All can make use of X.500 directories and  all include CA software.
All the implementations interoperate with one another and there have
been some interworking tests with TISPEM.

     The UCL version is "somewhat" integrated with MH and runs on a
SPARC now.

     The GMD version is part of a larger security tool kit, using a
variety of algorithms, and secure (strong authentication) X.500
operations.  The GMD implementation is a standalone version that is
not integrated into an email system, although it is integrated with
X.500 directory access code to fetch certificates and CRLs.  It will
be available via anonymous FTP (subject to COCOM restrictions).  There
are plans to establish a PCA for academic users within Germany.

     The Cambridge version supports symmetric key management as well
as asymmetric key management (using RSA).  The Cambridge version is
the subject of experimentation with other algorithm suites, e.g., DSA
and SHA.  It also works without access to a directory server.

- COST (Sweden)

     This commercial PEM implementation runs on DEC and Sun
workstations, includes CA software, and includes a centralized
certificate server for all COST PEM users.  COST intends to run its
own PCA.  COST-PEM is now undergoing beta testing at universities in
Dublin, Stockholm.  They are performing interoperability tests with
TIS.  A smart card version is being developed.

- RSADSI

     A new TIPEM (commercial product) version in beta now and should
be available in 8-12 weeks.  The Certificate Issuing Systems (a
commercial product) software and hardware will be commercially
available in 6-8 weeks.  A description of the RSADSI plans for
operating a low-assurance PCA with two CAs will be available very
soon.  One CA (a free service) under this PCA will be a PERSONA CA and
it is now operating on a trial basis; a second (non-PERSONA) CA will
become operational soon along with a policy statement available via
FTP.  A commercial PCA, using the CIS noted above, will be available
soon, and the policy for that PCA also will be available soon.


2. MIME-PEM Discussion

     It was the intent of this PEM WG meeting to review the latest
technical proposal (Internet-Draft) for MIME-PEM integration, as
announced in the agenda distributed several weeks prior to the
meeting.  John Linn and Jeff Schiller were asked to review this I-D
and prepare comments for this meeting.  Unfortunately, the I-D
available immediately prior to the meeting did not reflect changes
discussed at the last WG meeting and in subsequent PEM-DEV mailing
list discussion.  Thus no substantive progress was made on this topic.

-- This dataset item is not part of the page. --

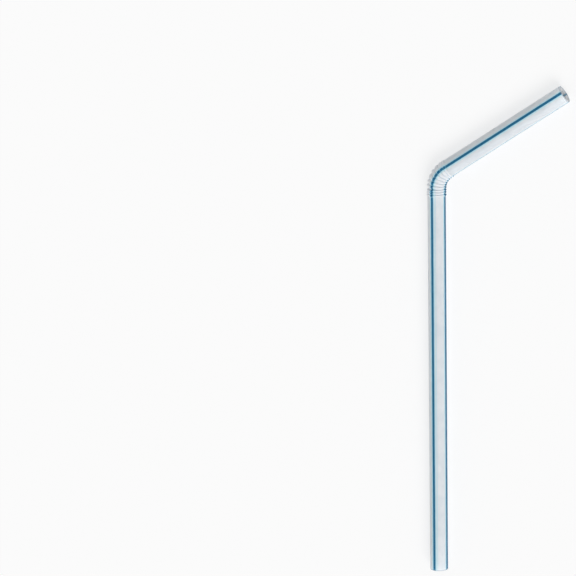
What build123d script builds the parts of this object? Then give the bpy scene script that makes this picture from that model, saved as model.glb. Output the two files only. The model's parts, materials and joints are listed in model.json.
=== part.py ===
"""A bendy drinking straw: one plastic tube with a band of folds, bent at the folds, lying flat."""

import os
from math import cos, radians, sin

from build123d import *

os.makedirs("parts", exist_ok=True)

# The tube, in millimetres
outer_diameter = 6.35
tube_wall = 0.2
leg_length = 136.0  # plain tube from the foot to the first fold
arm_length = 48.5  # plain tube from the last fold to the mouth

# The neck: closed folds beside the leg, open folds round the bend, closed folds beside the arm
bend_angle = 56.0  # degrees that the arm turns away from the leg's line
bend_radius = 8.2  # of the neck's centre line
leg_folds = 3
bend_folds = 6
arm_folds = 1
closed_pitch = 0.89  # from one closed fold to the next
crest_rise = 0.27  # how far a fold stands out from the tube
fold_depth = 0.5  # from a fold's crest down to the valley beside it
fold_wall = 0.3  # square to the centre line, which is about 0.16 across a sloping flank
land_share = 0.16  # the blunt top of a fold, as a share of its pitch

outer_radius = outer_diameter / 2
bore_radius = outer_radius - tube_wall
crest_radius = outer_radius + crest_rise
valley_radius = crest_radius - fold_depth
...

     Both Linn and Schiller expressed concern about the continued
presence of inline "optional" fields to indicate the PEM processing to
be applied, or to indicate the PEM processing that has been applied to
a message.  They also expressed concern about "distinguished encoding"
problems that may arise in complex MIME messages where a signature
might encompass MIME headers in embedded in these complex messages.
Both observed that one possible means of simplifying the MIME-PEM
"integration problem" is to treat a 1421 "message" as a body part to
be carried by MIME.  This might not offer all of the flexibility of
the recent proposals, but it would significantly simplify both
processing and backward compatibility for 822-PEM implementations.

     Steve Crocker presented several technical points related to the
structure of MIME-PEM messages, based on a very recent meeting with
Marshall Rose.  There was agreement that signatures on complex MIME
objects cannot be effected as previously proposed, and that new
application type MIME objects were required to "protect" signed data
from possible manipulation by MIME relays.

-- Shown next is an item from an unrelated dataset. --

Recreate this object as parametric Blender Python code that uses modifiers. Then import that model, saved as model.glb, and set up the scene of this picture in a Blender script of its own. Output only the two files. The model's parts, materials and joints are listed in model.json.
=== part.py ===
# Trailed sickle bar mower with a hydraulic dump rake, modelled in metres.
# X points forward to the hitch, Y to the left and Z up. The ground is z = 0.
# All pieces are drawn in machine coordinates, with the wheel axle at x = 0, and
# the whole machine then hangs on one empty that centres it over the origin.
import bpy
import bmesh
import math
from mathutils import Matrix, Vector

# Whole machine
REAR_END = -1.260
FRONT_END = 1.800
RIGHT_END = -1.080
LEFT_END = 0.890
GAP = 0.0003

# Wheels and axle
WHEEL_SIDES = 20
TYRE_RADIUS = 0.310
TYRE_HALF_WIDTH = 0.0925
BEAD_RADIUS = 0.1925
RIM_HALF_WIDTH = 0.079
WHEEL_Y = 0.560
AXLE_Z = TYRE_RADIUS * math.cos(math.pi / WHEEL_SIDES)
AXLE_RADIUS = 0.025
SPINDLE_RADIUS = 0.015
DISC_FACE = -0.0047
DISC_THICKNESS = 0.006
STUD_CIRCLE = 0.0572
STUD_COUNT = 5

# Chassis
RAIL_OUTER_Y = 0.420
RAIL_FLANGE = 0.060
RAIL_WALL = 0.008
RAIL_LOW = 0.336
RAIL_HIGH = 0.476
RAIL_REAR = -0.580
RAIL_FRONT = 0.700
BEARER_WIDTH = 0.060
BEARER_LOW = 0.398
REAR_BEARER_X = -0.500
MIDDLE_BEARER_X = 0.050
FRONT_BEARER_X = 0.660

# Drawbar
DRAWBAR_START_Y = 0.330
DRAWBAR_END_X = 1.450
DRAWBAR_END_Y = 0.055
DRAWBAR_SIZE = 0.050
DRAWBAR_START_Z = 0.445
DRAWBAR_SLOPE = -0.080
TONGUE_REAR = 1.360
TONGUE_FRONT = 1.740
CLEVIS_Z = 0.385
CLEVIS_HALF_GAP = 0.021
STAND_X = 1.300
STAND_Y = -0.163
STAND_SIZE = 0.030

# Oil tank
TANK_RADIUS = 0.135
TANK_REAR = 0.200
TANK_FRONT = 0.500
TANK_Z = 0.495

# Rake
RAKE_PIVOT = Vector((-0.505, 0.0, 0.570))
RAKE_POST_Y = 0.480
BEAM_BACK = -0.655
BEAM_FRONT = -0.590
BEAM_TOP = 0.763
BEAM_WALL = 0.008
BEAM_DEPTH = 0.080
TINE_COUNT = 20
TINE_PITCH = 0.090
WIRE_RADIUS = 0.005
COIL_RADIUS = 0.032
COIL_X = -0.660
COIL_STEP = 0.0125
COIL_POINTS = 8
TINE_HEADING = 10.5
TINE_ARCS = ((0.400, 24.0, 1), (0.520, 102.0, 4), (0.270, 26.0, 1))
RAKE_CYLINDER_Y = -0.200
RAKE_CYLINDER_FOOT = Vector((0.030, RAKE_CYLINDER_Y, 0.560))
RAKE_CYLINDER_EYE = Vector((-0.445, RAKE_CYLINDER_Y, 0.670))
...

        He agreed that representing PEM messages as application
context types would allow 1421 data to be a body part, as suggested
above.  An analysis by Crocker and Rose suggested that a (MIME)
message reader can easily distinguish among a vanilla text message, a
MIME message, or a PEM-MIME message.  Disambiguation would require
introduction of an additional blank line into the 1421 message format.
However, if a 1421 message were to pass through an intermediate MIME
relay, it might be transformed in a way that would make it ambiguous
as to whether this was initially a 1421 message or initially a
MIME-PEM message.

     There was no resolution of these issues.  There was agreement
that a new MIME-PEM I-D must be written to reflect the recent improved
understanding of these problems, and to reflect the comments of the
previous PEM WG meetings.  A proposal for a simple, MIME encapsulation
of 1421 messages may be developed, but no authors were identified.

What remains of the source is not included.